“MemGPT: Towards LLMs as Operating Systems” was posted to arXiv on October 12, 2023 by Charles Packer, Sarah Wooders, Kevin Lin, Vivian Fang, Shishir G. Patil, Ion Stoica, and Joseph E. Gonzalez, from UC Berkeley. It tackles a basic limitation of language model agents: a fixed context window means they forget anything that scrolls out of view, which breaks long documents and long-running conversations.
The paper’s idea is virtual context management, borrowed directly from how operating systems handle memory.

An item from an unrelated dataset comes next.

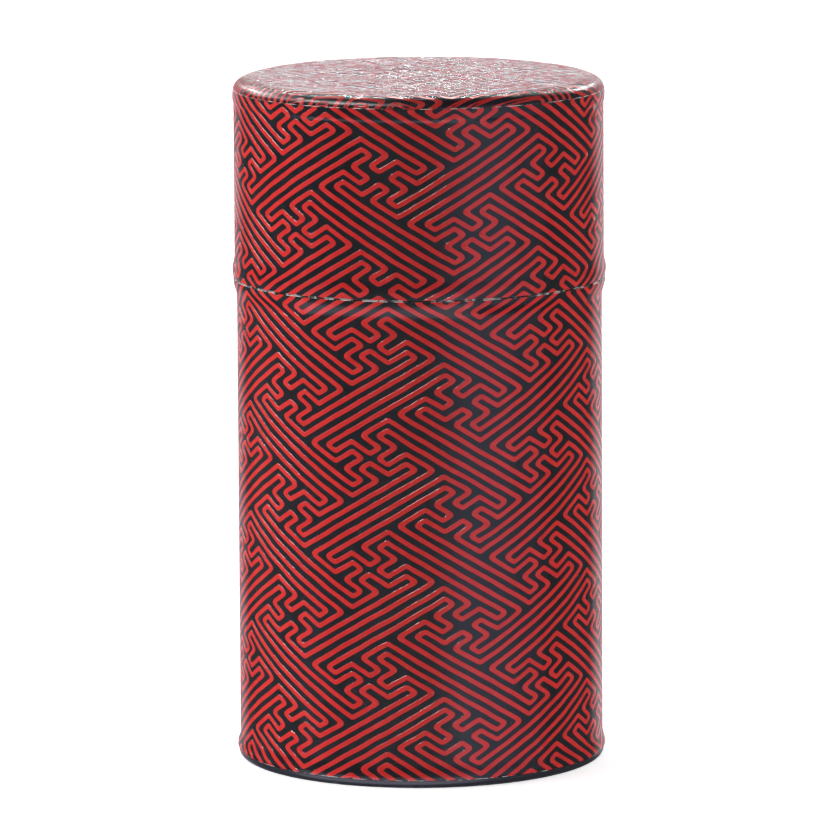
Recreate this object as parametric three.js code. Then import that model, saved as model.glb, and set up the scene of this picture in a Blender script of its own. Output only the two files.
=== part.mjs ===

Just as an OS pages data between fast main memory and slower disk to give programs the illusion of more memory than physically exists, MemGPT moves information between the model’s limited context (its “main memory”) and external storage, using function calls and interrupts so the agent can decide what to keep in view and what to swap out. The authors demonstrated the approach on document analysis over texts that exceed the context window and on multi-session chat where the agent maintains persistent memory and an evolving persona across conversations.
MemGPT became the foundation of the open-source agent-memory project later commercialized as Letta, and it is one of the most-cited treatments of agent memory - the question of how an agent remembers facts, preferences, and past actions across sessions, which is central to building assistants that feel continuous rather than amnesiac.